Yeah questions for the learning geek wahoo first one.
Via the Code Stream
Immediately after the CALL to the procedure, place the parameters inline with one or several .DB or .DW statements. Okay, this looks real cool, but the way to access these parameters may elude you until you realize that the return address, the top stack value, is the address of the first parameter. So you pop HL, and if off to the races (this is one of those rare exceptions to the rule of not popping without pushing something first).
Now one problem, if you put back the return address, you will return right after the CALL and the data block will be executed as code. This is solved by modifying the return address so that it points to just after the parameters. Not too difficult to do that because you will usually be at the end of the parameter list when you want to return anyway.
Program 14-4
LD HL, 0
LD (CurRow), HL
CALL Print_Out
.DB "I ain't not a dorkus", 0
RET
Print_Out:
; Get the return address/address of parameter
POP HL
_Loop:
LD A, (HL)
INC HL
OR A
JR Z, _Done
b_call(_PutC)
JR _Loop
_Done:
; Much better than POP HL \ RET
JP (HL)
You have no excuse for not understanding the code stream mechanism — you've been using it all this time! b_call(xxxx) is macro (you should know at least that much by now) that expands to
RST 28h
.DW xxxx
RST is the same as CALL, but you can clearly see that the code stream is in use here.

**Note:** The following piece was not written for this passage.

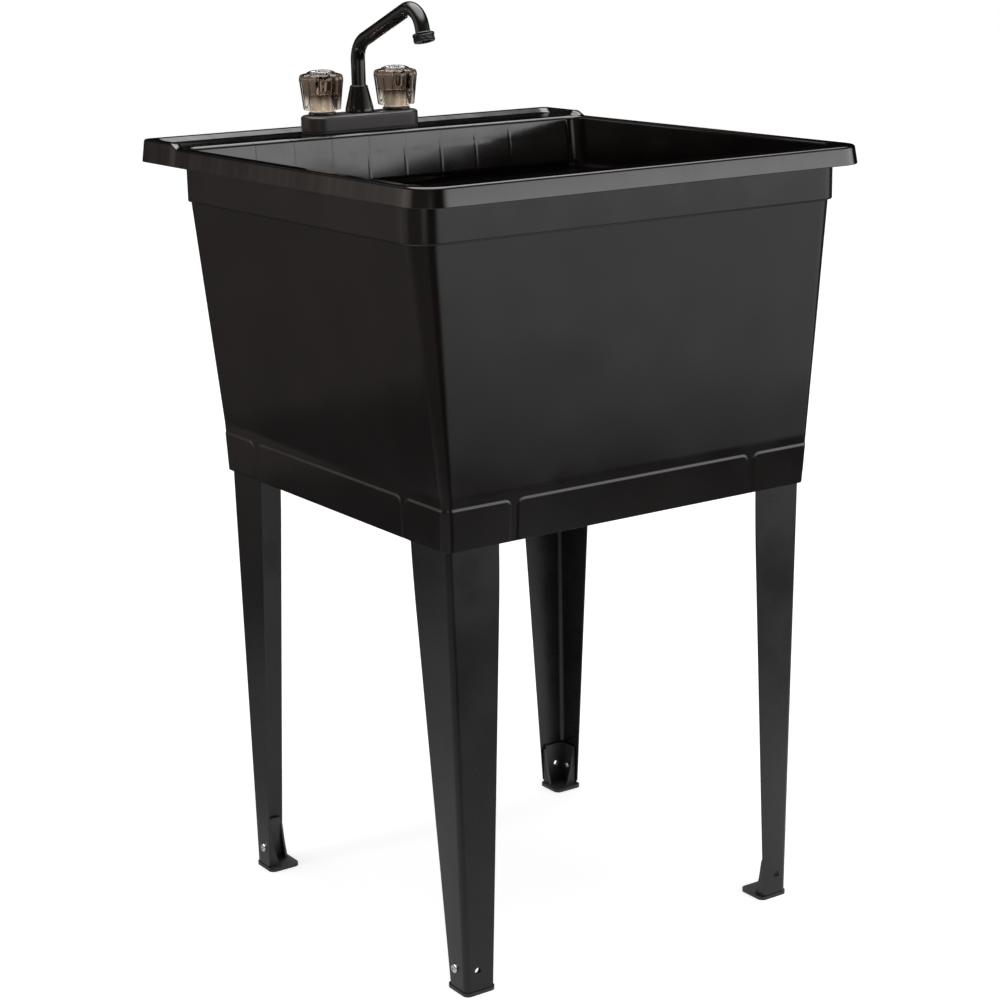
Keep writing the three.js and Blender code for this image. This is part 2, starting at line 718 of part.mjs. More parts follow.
/** A moulded foot: a base plate, two walls inside the leg's flanges, and a gusset on each wall's end. */
function foot(sx, sy) {
  const a = legAt(legFootZ, sy);
  const b = legAt(footHeight, sy);
  const plate = roundedRectangle(
    footReach + footLedge,
    footReach + footLedge,
    footCorner,
    a.x + footLedge - (footReach + footLedge) / 2,
    a.y + footLedge - (footReach + footLedge) / 2,
  );
  const innerX = Math.min(a.x, b.x) - legThickness - fit;
  const innerY = Math.min(a.y, b.y) - legThickness - fit;
  const back = legBend - legThickness;
  const run = legFrontFoot - legThickness - footWallInset;
  const depth = legSideFoot - legThickness - footWallInset;
  const walls = new THREE.Shape([
    new THREE.Vector2(innerX - back, innerY),
    new THREE.Vector2(innerX - run, innerY),
    new THREE.Vector2(innerX - run, innerY - footWall),
    new THREE.Vector2(innerX - footWall, innerY - footWall),
    new THREE.Vector2(innerX - footWall, innerY - depth),
    new THREE.Vector2(innerX, innerY - depth),
    new THREE.Vector2(innerX, innerY - back),
  ]);
  const gussetShape = new THREE.Shape([
    new THREE.Vector2(0, footPlate - cutOver),
    new THREE.Vector2(gussetReach, footPlate - cutOver),
    new THREE.Vector2(footWall, gussetHeight),
    new THREE.Vector2(0, gussetHeight),
  ]);
  const gusset = slab(gussetShape, 0, gussetThickness).rotateX(Math.PI / 2);
  const frontGusset = gusset.clone().rotateZ(-Math.PI / 2).translate(innerX - run, innerY, 0);
  const sideGusset = gusset.clone().rotateZ(Math.PI).translate(innerX, innerY - depth, 0);
  const boltHole = rod(boltRadius + fit, -footReach, footReach, smallFaces)
    .rotateY(Math.PI / 2)
    .translate(innerX, legAt(legHoleHeight, sy).y - boltSetback, legHoleHeight);
  const spareHole = rod(legHoleRadius, -footReach, footReach, smallFaces)
    .rotateX(Math.PI / 2)
    .translate(legAt(legHoleHeight, sy).x - spareHoleSetback, innerY, legHoleHeight);
  const body = cut(
    join(slab(plate, 0, footPlate), slab(walls, footPlate - cutOver, footHeight), frontGusset, sideGusset),
    boltHole,
    spareHole,
  );
  return mirrored(geometryOf(body).toNonIndexed(), sx, sy);
}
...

The code stream really is one of the more convenient ways to pass input, and code-stream parameters implement variable-length parameters quite effectively. The string parameter to Print_Out can be any length and the routine will always come off without a hitch.

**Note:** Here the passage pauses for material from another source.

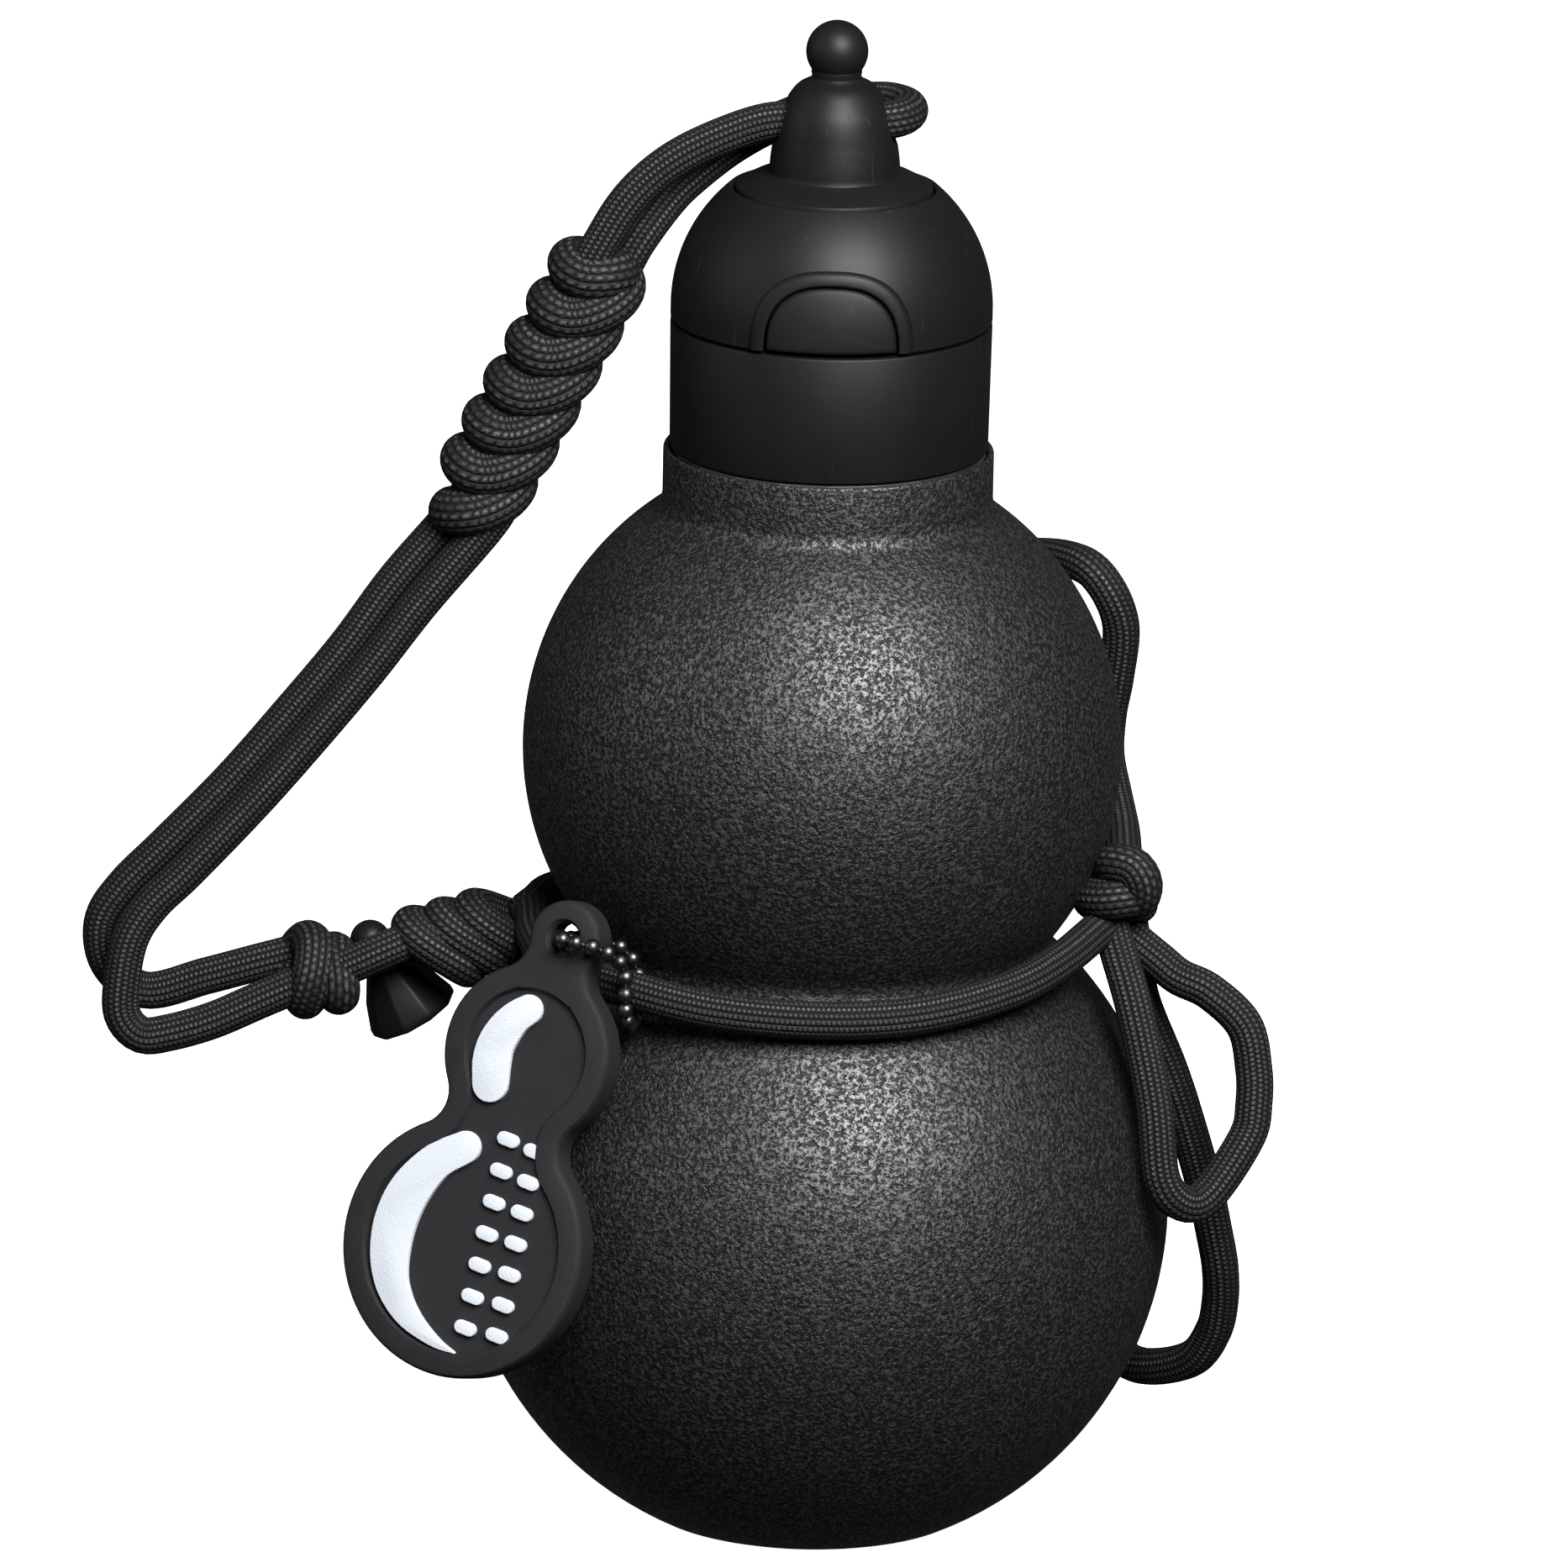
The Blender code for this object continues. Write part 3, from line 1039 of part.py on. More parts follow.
def main() -> None:
    """Build every piece."""
    clear_scene()
    coat = material("powder_coat", (0.015, 0.015, 0.016), 0.55, 0.2)
    steel = material("steel", (0.6, 0.6, 0.62), 0.3, 1.0)
    getter_steel = material("getter_steel", (0.35, 0.35, 0.36), 0.5, 1.0)
    lid_plastic = material("lid_plastic", (0.017, 0.017, 0.018), 0.5)
    liner_plastic = material("liner_plastic", (0.03, 0.03, 0.032), 0.45)
    silicone = material("silicone", (0.55, 0.56, 0.57), 0.6)
    cord = material("cord", (0.012, 0.012, 0.013), 0.85)
    clip = material("clip_plastic", (0.01, 0.01, 0.011), 0.35)
    tag_rubber = material("tag_rubber", (0.02, 0.021, 0.023), 0.6)
    tag_white = material("tag_white", (0.82, 0.85, 0.86), 0.5)
    chain_metal = material("chain_metal", (0.03, 0.03, 0.033), 0.35, 0.8)
    lid = pivot("lid_lift", Vector((0, 0, RIM_Z)))
    cover = pivot("cover_hinge", Vector((0, HINGE_Y, HINGE_Z)), lid)
    button = pivot("button_push", Vector((0, -COLLAR_TOP_R, BUTTON_Z + BUTTON_H / 2)), lid)
    tag = pivot("tag_swing", tag_frame()[0])
    make_outer_shell(coat)
    make_inner_liner(steel)
    make_base(steel, getter_steel)
    make_collar(lid, lid_plastic)
    make_insert(lid, liner_plastic)
    make_seal_ring(lid, silicone)
    make_spout(lid, liner_plastic)
    make_hinge(lid, steel)
    make_button(button, lid, lid_plastic, steel)
    make_dome(cover, lid_plastic)
    make_finial(cover, lid_plastic, steel)
    make_cover_liner(cover, liner_plastic, silicone)
    make_cords(cover, lid, cord)
    make_clip(clip)
    make_tag(tag, tag_rubber, tag_white, chain_metal)


main()
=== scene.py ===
"""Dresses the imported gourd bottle: coat, lid, lanyard, clip, tag, studio and camera."""
import logging
import math
from collections.abc import Callable
from dataclasses import dataclass
from enum import Enum

import bmesh
import bpy
from mathutils import Matrix, Vector


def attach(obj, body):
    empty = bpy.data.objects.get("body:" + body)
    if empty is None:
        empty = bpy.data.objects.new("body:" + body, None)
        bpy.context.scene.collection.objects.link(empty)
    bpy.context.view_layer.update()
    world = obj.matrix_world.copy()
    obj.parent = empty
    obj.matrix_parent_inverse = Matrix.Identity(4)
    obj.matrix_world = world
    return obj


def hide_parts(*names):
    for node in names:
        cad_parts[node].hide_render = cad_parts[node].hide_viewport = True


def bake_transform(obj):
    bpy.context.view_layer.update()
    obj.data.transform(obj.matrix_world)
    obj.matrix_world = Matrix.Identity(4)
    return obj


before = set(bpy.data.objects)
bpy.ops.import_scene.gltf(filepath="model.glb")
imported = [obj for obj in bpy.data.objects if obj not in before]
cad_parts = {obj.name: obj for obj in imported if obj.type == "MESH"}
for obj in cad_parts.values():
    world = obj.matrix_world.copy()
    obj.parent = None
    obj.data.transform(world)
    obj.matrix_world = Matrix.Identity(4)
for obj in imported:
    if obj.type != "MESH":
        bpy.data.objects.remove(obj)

LOG = logging.getLogger("gourd_bottle")
TINY = 1e-6
CLEARANCE = 0.0003
WHITE = (1.0, 1.0, 1.0, 1.0)
SUBSTEPS = 24
Piece = bpy.types.Object


class Body(Enum):
    """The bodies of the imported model."""

    BOTTLE = "bottle"
    LID = "lid"
    COVER = "cover"
    BUTTON = "button"
    TAG = "tag"


def maths(operation: str, flipped: bool = False) -> Callable:
    """Make a method that adds one Math node to a value.

    Args:
        operation: The node's operation.
        flipped: Whether the other term comes first.

    Returns:
        The method.
    """
    def method(value: "Value", *others: object) -> "Value":
        """Add the node."""
        terms = (*others, value) if flipped else (value, *others)
        return value.graph.node("ShaderNodeMath", dict(enumerate(terms)), operation=operation)
    return method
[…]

For all its convenience, the code stream mechanism is not without its disadvantages. First, if you fail to pass exactly the right number of parameters in exactly the right format, the code stream becomes the crash stream. Try leaving off the zero byte, Print_Out prints garbage and returns to god-knows-where. Or you might accidently add in a second zero. Then Print_Out returns in the midst of the string and tries to execute ASCII codes as instruction opcodes. Again, this usually results in a crash (actually most characters will be 8-bit loads that may or may not be harmless).
Can any one explain this better? :/
Asm in 28 days Day 14 wrote:
Via the Code Stream
Immediately after the CALL to the procedure, place the parameters inline with one or several .DB or .DW statements. Okay, this looks real cool, but the way to access these parameters may elude you until you realize that the return address, the top stack value, is the address of the first parameter. So you pop HL, and if off to the races (this is one of those rare exceptions to the rule of not popping without pushing something first).
Now one problem, if you put back the return address, you will return right after the CALL and the data block will be executed as code. This is solved by modifying the return address so that it points to just after the parameters. Not too difficult to do that because you will usually be at the end of the parameter list when you want to return anyway.
Program 14-4
LD HL, 0
LD (CurRow), HL
CALL Print_Out
.DB "I ain't not a dorkus", 0
RET
Print_Out:
; Get the return address/address of parameter
POP HL
_Loop:
LD A, (HL)
INC HL
OR A
JR Z, _Done
b_call(_PutC)
JR _Loop
_Done:
; Much better than POP HL \ RET
JP (HL)
You have no excuse for not understanding the code stream mechanism — you've been using it all this time! b_call(xxxx) is macro (you should know at least that much by now) that expands to
RST 28h
.DW xxxx
RST is the same as CALL, but you can clearly see that the code stream is in use here.
The code stream really is one of the more convenient ways to pass input, and code-stream parameters implement variable-length parameters quite effectively. The string parameter to Print_Out can be any length and the routine will always come off without a hitch.
For all its convenience, the code stream mechanism is not without its disadvantages. First, if you fail to pass exactly the right number of parameters in exactly the right format, the code stream becomes the crash stream. Try leaving off the zero byte, Print_Out prints garbage and returns to god-knows-where. Or you might accidently add in a second zero. Then Print_Out returns in the midst of the string and tries to execute ASCII codes as instruction opcodes. Again, this usually results in a crash (actually most characters will be 8-bit loads that may or may not be harmless).
Can any one explain this better? :/